Sustainable Ocean Alliance (SOA) activates young people, develops and implements innovative solutions, and mobilizes an ocean workforce to restore the health of the ocean in our lifetime.
Since founded by Daniela Fernandez in 2014, SOA has built the world’s largest network of young ocean leaders and supported innovative startups, nonprofits, and grassroots campaigns dedicated to solving the greatest threats facing our planet.
Two years ago at the World Economic Forum, we shared our vision with the world, and Salesforce Chair and Co-CEO Marc Benioff challenged us to accelerate 100 solutions by 2021.
Today, SOA is proud to announce that as of 2021, we have more than doubled our initial goal: we have accelerated 222 startups, nonprofits, and grassroots initiatives all over the world, each dedicated to restoring and sustaining the health of our ocean.
The Ocean Solutions Accelerator helps entrepreneurs launch for-profit ocean solutions for a sustainable blue economy by providing funding, mentorship, and other critical resources to scale their ventures and amplify their impact.
The Ocean Leadership Program (OLP) holistically supports over 6,000 global participants with the resources and networks they need to build ocean-healing solutions and to reach their full potential as ocean leaders. The OLP awards Microgrants of up to $15,000 USD to outstanding youth leaders to execute and scale their projects, and provides 72 youth-led Hubs with leadership and programmatic support.
Together, these 222 solutions for ocean restoration have touched tens of thousands of lives, restored critical marine ecosystems worldwide, invented sustainable alternatives to plastics, pioneered cutting-edge technology to illuminate the mysteries of our deepest seas and much, much more.
Each startup, nonprofit, and grassroots initiative has focused its efforts across five key areas of ocean health impact.
Learn more, and explore all 222 solutions below.
IMPACT:
15,540 metric tons of CO2 reduced, avoided, or sequestered
The fight to address climate change cannot be separated from the drive to support solutions that address carbon removal and blue carbon ecosystem development. In 2020, 31.5 gigatons of carbon (CO2) were emitted globally, with 83% of the carbon cycle circulating through the ocean. Certain marine and coastal ecosystems—like tidal marshes, mangroves, and seagrass meadows—play a critical role in this cycle by sequestering and storing what’s then known as “blue carbon.”

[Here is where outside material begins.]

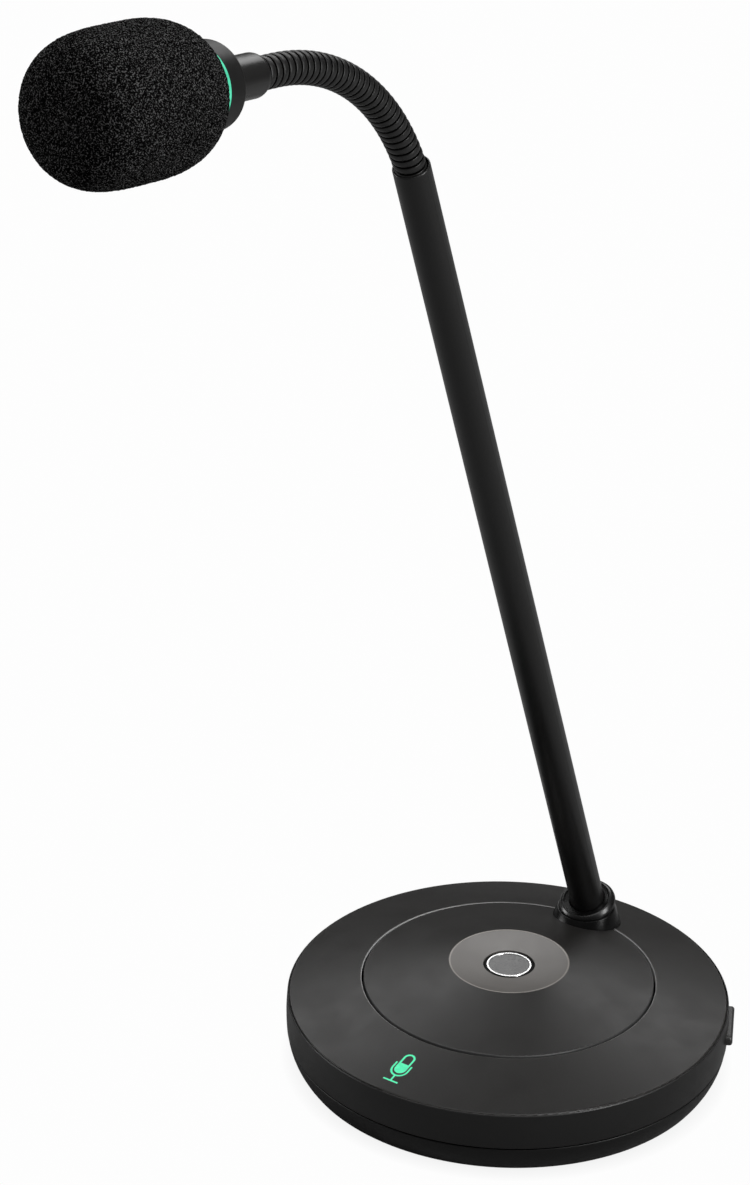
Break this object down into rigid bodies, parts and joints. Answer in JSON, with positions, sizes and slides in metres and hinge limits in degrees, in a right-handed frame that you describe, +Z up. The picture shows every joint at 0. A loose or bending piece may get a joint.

These ecosystems are critical to climate change mitigation. Mangroves and salt marshes, for example, remove carbon from the atmosphere at a rate 10 times greater and store five times more carbon per acre than tropical forests.
IMPACT:
1,755 metric tons of solid waste removed, upcycled, or avoided
Each year, only 9% of plastic produced ends up recycled—which results in 10 million tons of plastic dumped into our oceans every year. That’s nearly equivalent to the weight of the entire human population. These pollutants are responsible for choking marine life, destroying both marine and coastal ecosystems, and polluting our own food sources.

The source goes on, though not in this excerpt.